▶ _Goal_
Write out only the span of lines that begins at the line with "cad_parts[node].hide_render = cad_parts[node].hide_viewport" and ends at the line with "PLATE_R, PLATE_PROUD = 0.78, 0.3". Keep both end lines, word for word.

▶ _Listing_
Start

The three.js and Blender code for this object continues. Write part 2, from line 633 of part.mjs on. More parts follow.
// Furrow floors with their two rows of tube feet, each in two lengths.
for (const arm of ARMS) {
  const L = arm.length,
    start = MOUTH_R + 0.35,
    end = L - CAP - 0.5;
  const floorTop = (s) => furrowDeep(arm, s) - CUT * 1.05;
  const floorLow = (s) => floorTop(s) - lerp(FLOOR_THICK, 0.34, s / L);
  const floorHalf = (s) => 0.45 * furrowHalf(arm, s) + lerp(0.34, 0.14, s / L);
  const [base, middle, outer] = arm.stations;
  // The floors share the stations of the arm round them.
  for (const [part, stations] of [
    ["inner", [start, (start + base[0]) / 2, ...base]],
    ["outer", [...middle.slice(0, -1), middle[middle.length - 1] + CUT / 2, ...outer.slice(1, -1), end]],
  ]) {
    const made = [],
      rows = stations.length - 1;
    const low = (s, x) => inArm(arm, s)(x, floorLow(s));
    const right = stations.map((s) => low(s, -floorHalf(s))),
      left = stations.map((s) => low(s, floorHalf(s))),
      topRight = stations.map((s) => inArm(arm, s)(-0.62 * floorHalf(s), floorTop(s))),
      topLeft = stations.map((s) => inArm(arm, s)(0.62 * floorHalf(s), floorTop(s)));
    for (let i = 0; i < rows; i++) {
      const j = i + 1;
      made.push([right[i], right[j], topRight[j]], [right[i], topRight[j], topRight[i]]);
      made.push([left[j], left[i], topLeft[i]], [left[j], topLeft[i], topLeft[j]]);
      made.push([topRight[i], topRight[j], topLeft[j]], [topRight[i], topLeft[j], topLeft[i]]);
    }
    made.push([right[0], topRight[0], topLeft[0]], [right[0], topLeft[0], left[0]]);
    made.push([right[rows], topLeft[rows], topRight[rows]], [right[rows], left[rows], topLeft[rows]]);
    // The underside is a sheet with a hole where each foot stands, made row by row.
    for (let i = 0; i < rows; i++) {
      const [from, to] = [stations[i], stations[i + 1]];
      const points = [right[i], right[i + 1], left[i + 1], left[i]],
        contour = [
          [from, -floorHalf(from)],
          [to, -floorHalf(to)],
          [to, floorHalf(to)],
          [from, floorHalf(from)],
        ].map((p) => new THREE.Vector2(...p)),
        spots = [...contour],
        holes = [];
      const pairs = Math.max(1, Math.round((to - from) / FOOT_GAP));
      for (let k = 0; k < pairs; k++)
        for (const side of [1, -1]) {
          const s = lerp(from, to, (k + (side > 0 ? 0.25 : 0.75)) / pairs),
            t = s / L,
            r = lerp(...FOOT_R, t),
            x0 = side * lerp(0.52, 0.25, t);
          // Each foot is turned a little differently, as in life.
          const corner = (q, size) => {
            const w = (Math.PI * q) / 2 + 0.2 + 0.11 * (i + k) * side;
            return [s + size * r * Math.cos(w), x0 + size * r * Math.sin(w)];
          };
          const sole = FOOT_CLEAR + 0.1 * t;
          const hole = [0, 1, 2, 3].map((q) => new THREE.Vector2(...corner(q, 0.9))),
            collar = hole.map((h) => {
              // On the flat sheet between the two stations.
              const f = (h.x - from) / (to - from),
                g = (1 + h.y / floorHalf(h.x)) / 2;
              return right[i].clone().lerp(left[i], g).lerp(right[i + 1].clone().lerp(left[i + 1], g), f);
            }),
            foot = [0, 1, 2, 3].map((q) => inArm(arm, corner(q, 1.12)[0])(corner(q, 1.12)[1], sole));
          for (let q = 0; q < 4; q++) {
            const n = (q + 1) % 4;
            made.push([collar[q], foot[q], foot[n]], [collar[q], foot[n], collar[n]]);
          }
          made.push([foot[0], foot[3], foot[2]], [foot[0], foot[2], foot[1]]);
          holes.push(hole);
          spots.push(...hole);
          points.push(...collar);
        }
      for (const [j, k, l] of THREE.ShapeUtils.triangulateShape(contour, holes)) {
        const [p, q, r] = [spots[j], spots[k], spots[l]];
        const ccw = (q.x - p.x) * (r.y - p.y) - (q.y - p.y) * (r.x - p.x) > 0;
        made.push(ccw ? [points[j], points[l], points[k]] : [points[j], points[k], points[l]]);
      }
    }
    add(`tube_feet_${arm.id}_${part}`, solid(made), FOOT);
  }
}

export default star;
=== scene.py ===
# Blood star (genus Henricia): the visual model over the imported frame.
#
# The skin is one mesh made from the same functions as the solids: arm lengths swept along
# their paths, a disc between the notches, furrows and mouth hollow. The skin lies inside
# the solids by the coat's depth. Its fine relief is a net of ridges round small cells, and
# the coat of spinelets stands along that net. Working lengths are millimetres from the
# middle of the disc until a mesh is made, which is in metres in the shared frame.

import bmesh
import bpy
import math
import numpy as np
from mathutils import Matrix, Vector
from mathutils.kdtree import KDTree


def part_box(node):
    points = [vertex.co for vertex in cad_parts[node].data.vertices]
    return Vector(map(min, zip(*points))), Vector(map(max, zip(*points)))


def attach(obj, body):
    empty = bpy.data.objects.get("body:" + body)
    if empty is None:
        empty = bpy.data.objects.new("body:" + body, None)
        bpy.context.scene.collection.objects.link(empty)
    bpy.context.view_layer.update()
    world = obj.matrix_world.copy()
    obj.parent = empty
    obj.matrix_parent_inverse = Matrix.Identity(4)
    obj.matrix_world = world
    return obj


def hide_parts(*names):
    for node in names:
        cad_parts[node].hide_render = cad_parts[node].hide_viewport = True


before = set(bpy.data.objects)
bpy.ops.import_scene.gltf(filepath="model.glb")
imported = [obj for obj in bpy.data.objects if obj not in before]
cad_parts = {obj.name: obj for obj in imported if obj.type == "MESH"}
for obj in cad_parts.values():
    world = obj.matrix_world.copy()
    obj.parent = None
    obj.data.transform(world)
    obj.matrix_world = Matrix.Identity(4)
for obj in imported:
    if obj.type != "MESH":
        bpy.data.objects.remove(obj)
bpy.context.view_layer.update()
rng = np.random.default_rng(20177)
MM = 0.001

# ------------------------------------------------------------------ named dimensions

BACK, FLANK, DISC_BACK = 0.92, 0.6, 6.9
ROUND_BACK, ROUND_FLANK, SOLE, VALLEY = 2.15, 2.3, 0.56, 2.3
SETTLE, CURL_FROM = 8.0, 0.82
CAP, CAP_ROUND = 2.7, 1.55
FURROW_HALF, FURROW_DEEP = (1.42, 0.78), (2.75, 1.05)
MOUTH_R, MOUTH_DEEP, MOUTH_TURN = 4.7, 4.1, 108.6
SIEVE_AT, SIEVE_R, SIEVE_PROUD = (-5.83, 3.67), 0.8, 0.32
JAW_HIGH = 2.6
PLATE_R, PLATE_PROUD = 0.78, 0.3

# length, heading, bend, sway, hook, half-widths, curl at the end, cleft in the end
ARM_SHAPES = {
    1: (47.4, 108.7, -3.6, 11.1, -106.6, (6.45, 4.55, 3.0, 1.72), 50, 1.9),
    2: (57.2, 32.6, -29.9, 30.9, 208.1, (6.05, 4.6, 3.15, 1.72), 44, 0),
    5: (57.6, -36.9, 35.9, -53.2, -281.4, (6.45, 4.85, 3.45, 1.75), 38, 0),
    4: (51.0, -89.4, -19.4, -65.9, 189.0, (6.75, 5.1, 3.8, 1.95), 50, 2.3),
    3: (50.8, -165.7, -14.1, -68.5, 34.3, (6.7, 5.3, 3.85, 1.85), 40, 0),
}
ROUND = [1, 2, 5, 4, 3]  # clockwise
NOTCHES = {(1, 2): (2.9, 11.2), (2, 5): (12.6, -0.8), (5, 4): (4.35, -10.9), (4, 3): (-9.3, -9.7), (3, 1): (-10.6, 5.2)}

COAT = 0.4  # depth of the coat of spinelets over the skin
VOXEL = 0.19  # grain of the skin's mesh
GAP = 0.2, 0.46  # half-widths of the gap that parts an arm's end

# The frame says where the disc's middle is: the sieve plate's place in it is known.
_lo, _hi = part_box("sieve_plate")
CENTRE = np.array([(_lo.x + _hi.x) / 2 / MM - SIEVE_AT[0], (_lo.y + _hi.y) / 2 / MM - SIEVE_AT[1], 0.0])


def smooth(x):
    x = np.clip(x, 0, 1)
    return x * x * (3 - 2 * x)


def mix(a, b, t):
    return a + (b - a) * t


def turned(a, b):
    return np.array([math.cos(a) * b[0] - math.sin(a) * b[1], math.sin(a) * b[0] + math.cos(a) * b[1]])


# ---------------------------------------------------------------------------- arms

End
Start

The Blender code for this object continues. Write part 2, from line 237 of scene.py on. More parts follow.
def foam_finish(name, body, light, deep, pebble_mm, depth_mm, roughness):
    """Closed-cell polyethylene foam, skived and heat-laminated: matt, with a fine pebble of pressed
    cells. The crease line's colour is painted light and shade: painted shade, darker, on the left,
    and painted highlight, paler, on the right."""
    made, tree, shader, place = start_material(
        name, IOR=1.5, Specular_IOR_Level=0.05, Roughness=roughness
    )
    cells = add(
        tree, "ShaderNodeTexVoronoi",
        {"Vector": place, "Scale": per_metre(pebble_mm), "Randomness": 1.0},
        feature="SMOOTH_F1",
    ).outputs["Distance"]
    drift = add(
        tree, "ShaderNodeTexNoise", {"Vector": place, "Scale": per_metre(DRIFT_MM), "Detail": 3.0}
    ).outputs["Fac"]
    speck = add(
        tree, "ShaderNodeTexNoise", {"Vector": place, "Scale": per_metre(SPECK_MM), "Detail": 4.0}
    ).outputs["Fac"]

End
Start

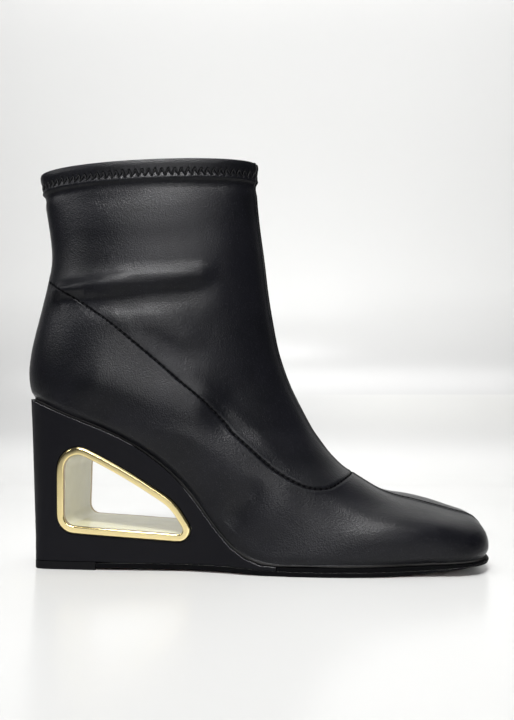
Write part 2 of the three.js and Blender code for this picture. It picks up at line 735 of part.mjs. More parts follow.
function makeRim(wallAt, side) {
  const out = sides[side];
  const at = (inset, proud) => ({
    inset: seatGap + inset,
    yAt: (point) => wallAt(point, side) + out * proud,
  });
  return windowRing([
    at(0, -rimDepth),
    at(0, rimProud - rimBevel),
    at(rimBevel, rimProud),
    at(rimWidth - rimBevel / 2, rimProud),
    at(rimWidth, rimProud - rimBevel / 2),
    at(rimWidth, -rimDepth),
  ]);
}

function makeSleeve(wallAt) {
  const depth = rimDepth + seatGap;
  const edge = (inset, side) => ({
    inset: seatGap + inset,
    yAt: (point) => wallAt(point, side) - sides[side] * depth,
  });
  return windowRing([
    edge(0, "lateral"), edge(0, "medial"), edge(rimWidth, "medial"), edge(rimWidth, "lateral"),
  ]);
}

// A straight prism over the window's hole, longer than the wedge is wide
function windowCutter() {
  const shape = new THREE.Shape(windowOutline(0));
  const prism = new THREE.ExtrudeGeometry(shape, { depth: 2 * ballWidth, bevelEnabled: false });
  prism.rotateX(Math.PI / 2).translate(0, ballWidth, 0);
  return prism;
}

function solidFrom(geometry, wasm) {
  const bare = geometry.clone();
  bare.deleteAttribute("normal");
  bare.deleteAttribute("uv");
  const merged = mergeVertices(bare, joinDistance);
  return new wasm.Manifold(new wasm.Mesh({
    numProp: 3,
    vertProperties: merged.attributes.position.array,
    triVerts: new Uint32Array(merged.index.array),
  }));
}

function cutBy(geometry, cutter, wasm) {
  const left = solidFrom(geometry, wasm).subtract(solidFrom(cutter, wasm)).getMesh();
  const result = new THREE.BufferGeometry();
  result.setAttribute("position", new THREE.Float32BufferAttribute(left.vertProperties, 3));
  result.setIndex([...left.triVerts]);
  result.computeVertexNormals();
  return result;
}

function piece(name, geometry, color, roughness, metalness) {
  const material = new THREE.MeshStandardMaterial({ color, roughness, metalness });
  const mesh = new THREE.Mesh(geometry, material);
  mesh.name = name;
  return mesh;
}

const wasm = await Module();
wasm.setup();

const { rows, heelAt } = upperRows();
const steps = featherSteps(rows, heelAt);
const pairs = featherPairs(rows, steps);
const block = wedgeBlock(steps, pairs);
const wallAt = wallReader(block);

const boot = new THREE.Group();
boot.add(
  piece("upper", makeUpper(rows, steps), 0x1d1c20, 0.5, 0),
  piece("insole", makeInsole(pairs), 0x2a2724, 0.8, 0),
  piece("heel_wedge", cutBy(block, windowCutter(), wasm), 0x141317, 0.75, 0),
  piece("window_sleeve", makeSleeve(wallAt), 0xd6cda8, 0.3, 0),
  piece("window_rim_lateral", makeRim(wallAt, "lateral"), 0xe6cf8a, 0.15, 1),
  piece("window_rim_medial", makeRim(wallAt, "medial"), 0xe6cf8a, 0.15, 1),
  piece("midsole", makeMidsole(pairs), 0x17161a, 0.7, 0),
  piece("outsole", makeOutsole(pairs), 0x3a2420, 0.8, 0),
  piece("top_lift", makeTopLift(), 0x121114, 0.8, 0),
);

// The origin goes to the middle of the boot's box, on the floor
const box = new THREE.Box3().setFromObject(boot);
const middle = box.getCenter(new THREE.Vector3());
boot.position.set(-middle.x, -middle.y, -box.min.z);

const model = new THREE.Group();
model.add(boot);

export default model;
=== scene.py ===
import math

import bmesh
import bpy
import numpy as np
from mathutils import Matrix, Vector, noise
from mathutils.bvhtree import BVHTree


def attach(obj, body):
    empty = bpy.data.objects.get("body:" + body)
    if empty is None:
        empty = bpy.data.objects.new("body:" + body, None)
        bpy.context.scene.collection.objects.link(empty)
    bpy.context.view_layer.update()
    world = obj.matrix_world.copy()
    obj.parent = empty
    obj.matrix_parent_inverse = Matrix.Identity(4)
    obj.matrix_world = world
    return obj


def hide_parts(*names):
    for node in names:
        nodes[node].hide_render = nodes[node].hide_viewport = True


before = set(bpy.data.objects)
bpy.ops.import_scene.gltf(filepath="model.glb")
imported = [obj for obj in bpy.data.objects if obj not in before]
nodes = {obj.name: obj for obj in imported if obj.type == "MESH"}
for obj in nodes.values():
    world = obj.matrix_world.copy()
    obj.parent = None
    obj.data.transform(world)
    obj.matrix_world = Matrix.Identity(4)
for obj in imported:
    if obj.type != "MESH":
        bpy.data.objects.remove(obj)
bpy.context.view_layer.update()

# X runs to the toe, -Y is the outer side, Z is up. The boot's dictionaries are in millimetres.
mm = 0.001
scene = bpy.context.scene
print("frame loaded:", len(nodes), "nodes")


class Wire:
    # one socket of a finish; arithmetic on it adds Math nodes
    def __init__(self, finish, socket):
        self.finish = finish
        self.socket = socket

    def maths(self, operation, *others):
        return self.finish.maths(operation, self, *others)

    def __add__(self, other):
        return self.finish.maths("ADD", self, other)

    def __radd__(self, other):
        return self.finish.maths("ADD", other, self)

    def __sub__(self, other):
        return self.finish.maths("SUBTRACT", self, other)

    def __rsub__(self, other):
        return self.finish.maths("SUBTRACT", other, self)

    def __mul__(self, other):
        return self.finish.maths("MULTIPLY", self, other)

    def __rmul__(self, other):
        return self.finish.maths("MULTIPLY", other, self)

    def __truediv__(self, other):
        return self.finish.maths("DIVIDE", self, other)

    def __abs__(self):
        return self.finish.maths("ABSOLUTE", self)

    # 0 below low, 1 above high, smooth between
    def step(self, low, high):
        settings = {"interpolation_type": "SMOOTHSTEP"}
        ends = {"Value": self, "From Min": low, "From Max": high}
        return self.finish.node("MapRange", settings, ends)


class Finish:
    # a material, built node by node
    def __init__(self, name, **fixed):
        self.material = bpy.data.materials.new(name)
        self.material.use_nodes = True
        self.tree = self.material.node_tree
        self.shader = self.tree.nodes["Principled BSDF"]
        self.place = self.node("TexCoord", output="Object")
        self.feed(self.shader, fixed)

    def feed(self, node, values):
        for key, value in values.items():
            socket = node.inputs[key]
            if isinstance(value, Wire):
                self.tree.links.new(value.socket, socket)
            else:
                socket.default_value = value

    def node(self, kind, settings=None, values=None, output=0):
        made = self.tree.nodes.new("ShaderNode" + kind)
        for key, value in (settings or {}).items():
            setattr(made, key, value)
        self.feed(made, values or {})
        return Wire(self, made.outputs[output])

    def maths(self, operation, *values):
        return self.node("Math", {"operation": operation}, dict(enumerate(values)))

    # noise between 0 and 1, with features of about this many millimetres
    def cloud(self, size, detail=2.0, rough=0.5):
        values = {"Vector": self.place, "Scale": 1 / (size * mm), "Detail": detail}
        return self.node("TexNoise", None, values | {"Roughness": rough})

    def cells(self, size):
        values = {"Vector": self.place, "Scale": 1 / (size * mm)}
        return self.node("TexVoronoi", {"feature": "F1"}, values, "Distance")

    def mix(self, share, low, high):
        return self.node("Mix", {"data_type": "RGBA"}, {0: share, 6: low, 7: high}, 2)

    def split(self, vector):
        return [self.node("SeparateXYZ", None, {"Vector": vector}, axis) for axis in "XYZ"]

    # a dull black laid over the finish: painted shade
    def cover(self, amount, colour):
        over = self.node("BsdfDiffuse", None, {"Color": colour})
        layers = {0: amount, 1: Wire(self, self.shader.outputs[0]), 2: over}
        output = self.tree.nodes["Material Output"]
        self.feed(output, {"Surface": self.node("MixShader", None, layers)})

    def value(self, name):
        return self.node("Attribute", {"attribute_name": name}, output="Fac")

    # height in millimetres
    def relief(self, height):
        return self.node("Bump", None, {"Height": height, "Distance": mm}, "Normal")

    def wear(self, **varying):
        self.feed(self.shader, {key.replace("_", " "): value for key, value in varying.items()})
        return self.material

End

▶ _Response below_
        cad_parts[node].hide_render = cad_parts[node].hide_viewport = True


before = set(bpy.data.objects)
bpy.ops.import_scene.gltf(filepath="model.glb")
imported = [obj for obj in bpy.data.objects if obj not in before]
cad_parts = {obj.name: obj for obj in imported if obj.type == "MESH"}
for obj in cad_parts.values():
    world = obj.matrix_world.copy()
    obj.parent = None
    obj.data.transform(world)
    obj.matrix_world = Matrix.Identity(4)
for obj in imported:
    if obj.type != "MESH":
        bpy.data.objects.remove(obj)
bpy.context.view_layer.update()
rng = np.random.default_rng(20177)
MM = 0.001

# ------------------------------------------------------------------ named dimensions

BACK, FLANK, DISC_BACK = 0.92, 0.6, 6.9
ROUND_BACK, ROUND_FLANK, SOLE, VALLEY = 2.15, 2.3, 0.56, 2.3
SETTLE, CURL_FROM = 8.0, 0.82
CAP, CAP_ROUND = 2.7, 1.55
FURROW_HALF, FURROW_DEEP = (1.42, 0.78), (2.75, 1.05)
MOUTH_R, MOUTH_DEEP, MOUTH_TURN = 4.7, 4.1, 108.6
SIEVE_AT, SIEVE_R, SIEVE_PROUD = (-5.83, 3.67), 0.8, 0.32
JAW_HIGH = 2.6
PLATE_R, PLATE_PROUD = 0.78, 0.3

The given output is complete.